▶ DATA SUPPLIED:
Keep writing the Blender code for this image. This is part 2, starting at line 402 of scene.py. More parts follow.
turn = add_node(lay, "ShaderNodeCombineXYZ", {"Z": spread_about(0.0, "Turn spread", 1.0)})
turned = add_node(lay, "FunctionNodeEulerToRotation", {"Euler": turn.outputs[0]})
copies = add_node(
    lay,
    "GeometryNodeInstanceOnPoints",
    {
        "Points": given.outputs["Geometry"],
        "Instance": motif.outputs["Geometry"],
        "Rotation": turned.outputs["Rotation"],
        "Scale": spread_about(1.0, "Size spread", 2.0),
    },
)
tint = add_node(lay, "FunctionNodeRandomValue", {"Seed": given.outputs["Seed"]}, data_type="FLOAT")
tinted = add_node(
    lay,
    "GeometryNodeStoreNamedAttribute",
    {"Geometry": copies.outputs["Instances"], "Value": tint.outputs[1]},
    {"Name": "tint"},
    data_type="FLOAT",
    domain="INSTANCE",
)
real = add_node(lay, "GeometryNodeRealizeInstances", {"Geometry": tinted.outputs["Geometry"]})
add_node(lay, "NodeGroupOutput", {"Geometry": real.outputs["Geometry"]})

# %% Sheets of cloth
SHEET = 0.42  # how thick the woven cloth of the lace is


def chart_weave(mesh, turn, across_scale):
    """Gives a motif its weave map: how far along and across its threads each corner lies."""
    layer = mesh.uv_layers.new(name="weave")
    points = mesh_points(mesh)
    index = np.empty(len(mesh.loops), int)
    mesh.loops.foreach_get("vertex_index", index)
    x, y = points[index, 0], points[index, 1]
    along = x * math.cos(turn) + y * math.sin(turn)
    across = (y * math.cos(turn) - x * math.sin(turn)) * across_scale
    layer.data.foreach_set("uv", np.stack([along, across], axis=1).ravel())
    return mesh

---

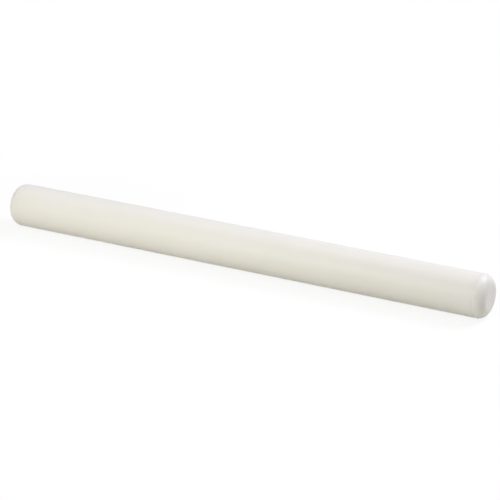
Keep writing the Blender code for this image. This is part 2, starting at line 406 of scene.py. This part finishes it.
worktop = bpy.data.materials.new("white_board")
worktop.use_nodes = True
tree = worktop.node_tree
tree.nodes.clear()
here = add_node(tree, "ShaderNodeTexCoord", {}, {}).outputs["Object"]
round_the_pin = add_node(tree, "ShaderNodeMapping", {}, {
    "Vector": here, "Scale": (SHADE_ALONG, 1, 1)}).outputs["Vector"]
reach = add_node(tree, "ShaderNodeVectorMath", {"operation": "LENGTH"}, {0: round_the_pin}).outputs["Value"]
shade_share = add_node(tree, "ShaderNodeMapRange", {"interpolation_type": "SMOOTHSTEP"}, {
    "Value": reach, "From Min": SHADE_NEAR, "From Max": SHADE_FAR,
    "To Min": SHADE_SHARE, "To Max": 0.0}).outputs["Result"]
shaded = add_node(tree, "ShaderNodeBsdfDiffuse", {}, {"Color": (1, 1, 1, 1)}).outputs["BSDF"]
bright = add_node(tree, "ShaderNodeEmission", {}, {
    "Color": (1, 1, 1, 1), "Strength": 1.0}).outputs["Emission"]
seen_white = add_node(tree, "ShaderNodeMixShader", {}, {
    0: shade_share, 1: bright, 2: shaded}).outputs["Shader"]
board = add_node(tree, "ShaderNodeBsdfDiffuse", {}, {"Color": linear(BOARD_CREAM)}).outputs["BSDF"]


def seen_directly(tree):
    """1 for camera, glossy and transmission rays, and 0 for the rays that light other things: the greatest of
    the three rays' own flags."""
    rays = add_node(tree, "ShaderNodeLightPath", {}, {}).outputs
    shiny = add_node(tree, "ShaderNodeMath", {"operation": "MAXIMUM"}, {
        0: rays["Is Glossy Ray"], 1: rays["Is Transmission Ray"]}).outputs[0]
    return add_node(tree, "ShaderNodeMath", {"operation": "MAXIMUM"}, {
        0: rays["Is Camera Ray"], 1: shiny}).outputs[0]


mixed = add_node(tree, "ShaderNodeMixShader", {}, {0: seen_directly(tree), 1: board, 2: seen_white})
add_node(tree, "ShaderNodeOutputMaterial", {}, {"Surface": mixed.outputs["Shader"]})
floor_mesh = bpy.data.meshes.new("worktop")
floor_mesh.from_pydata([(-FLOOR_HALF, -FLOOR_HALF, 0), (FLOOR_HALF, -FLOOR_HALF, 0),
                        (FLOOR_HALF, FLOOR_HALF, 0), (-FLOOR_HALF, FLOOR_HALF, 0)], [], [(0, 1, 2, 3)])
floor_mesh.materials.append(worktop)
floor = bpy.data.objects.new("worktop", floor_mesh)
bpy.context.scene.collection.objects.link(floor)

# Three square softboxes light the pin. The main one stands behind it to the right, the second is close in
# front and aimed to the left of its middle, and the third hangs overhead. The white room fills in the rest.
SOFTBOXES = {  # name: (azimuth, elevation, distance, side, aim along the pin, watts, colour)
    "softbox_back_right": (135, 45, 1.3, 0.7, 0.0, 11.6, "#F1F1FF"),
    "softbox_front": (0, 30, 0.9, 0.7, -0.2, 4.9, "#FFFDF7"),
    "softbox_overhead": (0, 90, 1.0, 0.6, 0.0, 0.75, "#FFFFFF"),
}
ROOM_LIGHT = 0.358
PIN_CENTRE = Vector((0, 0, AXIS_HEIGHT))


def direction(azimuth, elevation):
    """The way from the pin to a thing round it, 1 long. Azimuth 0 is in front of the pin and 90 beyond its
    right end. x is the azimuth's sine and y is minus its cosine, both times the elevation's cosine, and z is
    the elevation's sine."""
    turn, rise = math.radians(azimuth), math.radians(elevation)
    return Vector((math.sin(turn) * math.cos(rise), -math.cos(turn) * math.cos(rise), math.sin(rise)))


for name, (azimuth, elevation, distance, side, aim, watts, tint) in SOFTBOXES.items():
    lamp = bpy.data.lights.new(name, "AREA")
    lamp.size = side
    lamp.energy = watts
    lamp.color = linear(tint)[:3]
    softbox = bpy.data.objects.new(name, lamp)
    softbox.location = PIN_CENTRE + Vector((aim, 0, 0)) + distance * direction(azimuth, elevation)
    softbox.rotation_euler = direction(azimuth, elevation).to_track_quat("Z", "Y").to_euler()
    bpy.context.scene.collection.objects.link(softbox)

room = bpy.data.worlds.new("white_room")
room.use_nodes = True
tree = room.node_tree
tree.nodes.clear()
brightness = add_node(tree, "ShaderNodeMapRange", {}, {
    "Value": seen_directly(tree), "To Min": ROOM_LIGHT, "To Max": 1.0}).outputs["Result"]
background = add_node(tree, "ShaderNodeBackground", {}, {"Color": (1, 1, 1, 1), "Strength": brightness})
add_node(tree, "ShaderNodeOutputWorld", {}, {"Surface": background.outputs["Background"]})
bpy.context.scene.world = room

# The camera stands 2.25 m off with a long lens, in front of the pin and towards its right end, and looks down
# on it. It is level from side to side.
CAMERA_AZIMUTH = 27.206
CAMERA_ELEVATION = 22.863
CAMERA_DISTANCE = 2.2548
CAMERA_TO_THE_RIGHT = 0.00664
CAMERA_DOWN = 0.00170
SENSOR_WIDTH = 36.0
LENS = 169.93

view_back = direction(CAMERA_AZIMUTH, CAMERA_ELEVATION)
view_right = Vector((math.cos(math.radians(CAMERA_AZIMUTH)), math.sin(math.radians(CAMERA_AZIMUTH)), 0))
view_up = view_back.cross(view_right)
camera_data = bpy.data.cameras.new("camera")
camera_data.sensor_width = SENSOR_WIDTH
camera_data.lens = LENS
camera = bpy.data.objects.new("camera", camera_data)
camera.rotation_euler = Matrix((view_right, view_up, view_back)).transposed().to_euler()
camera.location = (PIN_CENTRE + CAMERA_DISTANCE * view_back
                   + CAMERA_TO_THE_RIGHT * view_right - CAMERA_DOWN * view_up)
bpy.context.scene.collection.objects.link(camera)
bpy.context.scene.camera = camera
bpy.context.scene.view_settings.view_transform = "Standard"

▶ OBJECTIVE: Look through the material above and print exactly the lines from the one containing "More parts follow." to the one containing "return mesh", both included, and nothing more.

▶ RESPONSE:
Keep writing the Blender code for this image. This is part 2, starting at line 402 of scene.py. More parts follow.
turn = add_node(lay, "ShaderNodeCombineXYZ", {"Z": spread_about(0.0, "Turn spread", 1.0)})
turned = add_node(lay, "FunctionNodeEulerToRotation", {"Euler": turn.outputs[0]})
copies = add_node(
    lay,
    "GeometryNodeInstanceOnPoints",
    {
        "Points": given.outputs["Geometry"],
        "Instance": motif.outputs["Geometry"],
        "Rotation": turned.outputs["Rotation"],
        "Scale": spread_about(1.0, "Size spread", 2.0),
    },
)
tint = add_node(lay, "FunctionNodeRandomValue", {"Seed": given.outputs["Seed"]}, data_type="FLOAT")
tinted = add_node(
    lay,
    "GeometryNodeStoreNamedAttribute",
    {"Geometry": copies.outputs["Instances"], "Value": tint.outputs[1]},
    {"Name": "tint"},
    data_type="FLOAT",
    domain="INSTANCE",
)
real = add_node(lay, "GeometryNodeRealizeInstances", {"Geometry": tinted.outputs["Geometry"]})
add_node(lay, "NodeGroupOutput", {"Geometry": real.outputs["Geometry"]})

# %% Sheets of cloth
SHEET = 0.42  # how thick the woven cloth of the lace is


def chart_weave(mesh, turn, across_scale):
    """Gives a motif its weave map: how far along and across its threads each corner lies."""
    layer = mesh.uv_layers.new(name="weave")
    points = mesh_points(mesh)
    index = np.empty(len(mesh.loops), int)
    mesh.loops.foreach_get("vertex_index", index)
    x, y = points[index, 0], points[index, 1]
    along = x * math.cos(turn) + y * math.sin(turn)
    across = (y * math.cos(turn) - x * math.sin(turn)) * across_scale
    layer.data.foreach_set("uv", np.stack([along, across], axis=1).ravel())
    return mesh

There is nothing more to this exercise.